Nuestra vida, un breve momento en el océano
En el vasto mar de la existencia, cada uno de nosotros es como una gota de agua. Nacemos, nos elevamos del océano en un acto de separación y nos convertimos en seres individuales. Y en ese instante aparece también el dolor: sentimos la fragilidad de estar solos, la impotencia de depender de fuerzas más grandes que nosotros y la certeza de que nuestro tiempo es breve.
Esa sensación de separación nos atraviesa: a veces con miedo, otras con angustia, con la desesperanza de saber que en algún momento nos evaporaremos, caeremos o volveremos a unirnos con el mar. Pero esa fragilidad no es un error: es la oportunidad de vivir. Solo al salir del océano podemos mirarlo desde afuera, observar sus corrientes, sus luces y sus sombras, y comenzar a comprenderlo.

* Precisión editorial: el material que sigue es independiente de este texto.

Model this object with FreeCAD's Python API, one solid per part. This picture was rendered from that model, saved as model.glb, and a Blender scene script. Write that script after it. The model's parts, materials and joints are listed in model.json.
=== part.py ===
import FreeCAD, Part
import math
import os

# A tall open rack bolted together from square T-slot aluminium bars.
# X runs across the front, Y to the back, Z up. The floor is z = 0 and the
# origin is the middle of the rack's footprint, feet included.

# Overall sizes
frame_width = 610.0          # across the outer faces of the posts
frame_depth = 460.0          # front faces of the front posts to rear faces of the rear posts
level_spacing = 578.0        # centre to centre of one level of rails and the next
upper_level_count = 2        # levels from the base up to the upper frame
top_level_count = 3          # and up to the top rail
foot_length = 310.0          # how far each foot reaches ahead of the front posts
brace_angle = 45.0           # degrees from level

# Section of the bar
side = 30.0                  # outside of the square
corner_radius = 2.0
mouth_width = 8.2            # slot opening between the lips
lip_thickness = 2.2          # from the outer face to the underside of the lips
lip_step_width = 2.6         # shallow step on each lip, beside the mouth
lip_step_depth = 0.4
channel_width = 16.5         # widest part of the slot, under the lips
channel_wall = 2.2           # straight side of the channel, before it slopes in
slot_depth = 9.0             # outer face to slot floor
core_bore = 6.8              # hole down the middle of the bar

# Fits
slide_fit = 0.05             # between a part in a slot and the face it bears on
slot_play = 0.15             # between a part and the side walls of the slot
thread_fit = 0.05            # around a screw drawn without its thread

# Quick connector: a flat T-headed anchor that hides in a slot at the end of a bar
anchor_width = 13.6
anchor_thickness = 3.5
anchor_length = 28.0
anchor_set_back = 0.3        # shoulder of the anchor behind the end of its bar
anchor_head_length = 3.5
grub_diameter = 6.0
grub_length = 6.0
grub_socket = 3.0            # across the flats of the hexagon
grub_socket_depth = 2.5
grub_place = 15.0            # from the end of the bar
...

El significado de ser esa gota
Vivir como gota es experimentar la ilusión de lo separado. Es creer que lo que sentimos y pensamos nos pertenece únicamente a nosotros, cuando en realidad cargamos también con memorias más antiguas: dolores heredados, lealtades invisibles, emociones que no nacieron en nuestra historia personal pero que buscan expresarse a través nuestro.
En ese tránsito, miramos a otras gotas. Y creemos verlas distintas: más grandes o más pequeñas, más claras o más turbias, con un color más vivo o más opaco. A veces nos parecen mejores y sentimos envidia. Otras veces nos resultan amenazantes y sentimos rechazo o miedo. Y en ocasiones las despreciamos, como si fueran de otra naturaleza.
Pero tarde o temprano comprendemos que esas diferencias no son absolutas: dependen de la luz que las ilumina, del ángulo desde el cual las observamos, de la hora del día o del punto del viaje en el que cada una se encuentra. Lo que creíamos tan distinto es en realidad lo mismo que nos habita: todas esas gotas, tan diversas en apariencia, están hechas del mismo océano.
La conciencia que sana
Esa comprensión es el inicio del proceso de sanación. Porque cuando dejamos de creer que estamos separados, también dejamos de luchar contra nosotros mismos. Cada emoción que nos atraviesa (la tristeza, la rabia, el miedo, la alegría) deja de ser un defecto para convertirse en un mensaje. Cada herida propia o heredada deja de ser un peso para transformarse en una oportunidad de liberarse y elegir distinto.
La vida, entonces, se transforma en ese momento sagrado en que la gota descubre que, aun en su fragilidad, es el océano experimentándose en un instante de forma. Que todas sus impurezas, colores, contradicciones y pulsiones no la apartan de la totalidad, sino que la conectan con ella.
El regreso, la muerte
Con el tiempo comprendemos que la vida no es un viaje de ida, sino un círculo. Al morir, no desaparecemos: nos reunimos con el océano del que partimos, nos fundimos en la totalidad y volvemos a la unidad. No es el fin, sino un regreso luminoso a casa, allí donde cesa la ilusión de la separación y se apaga el dolor de sentirnos solos.
La belleza de ser una gota está en haber vivido esa distancia. En haber sentido la fragilidad, el miedo, la envidia, la comparación, y aun así haber descubierto que todo eso nos enseñaba quiénes somos.
Porque la vida no es otra cosa que el instante en el que la gota se da cuenta de que es el océano. Un momento único y sagrado para vivir, sanar, agradecer, reconocer en el otro lo que también late en nosotros… y finalmente regresar al hogar del cual nunca nos separamos del todo habiendo aprendido a reconocernos el todo y agradecidos de lo que vivimos que nos ayudó a despertar.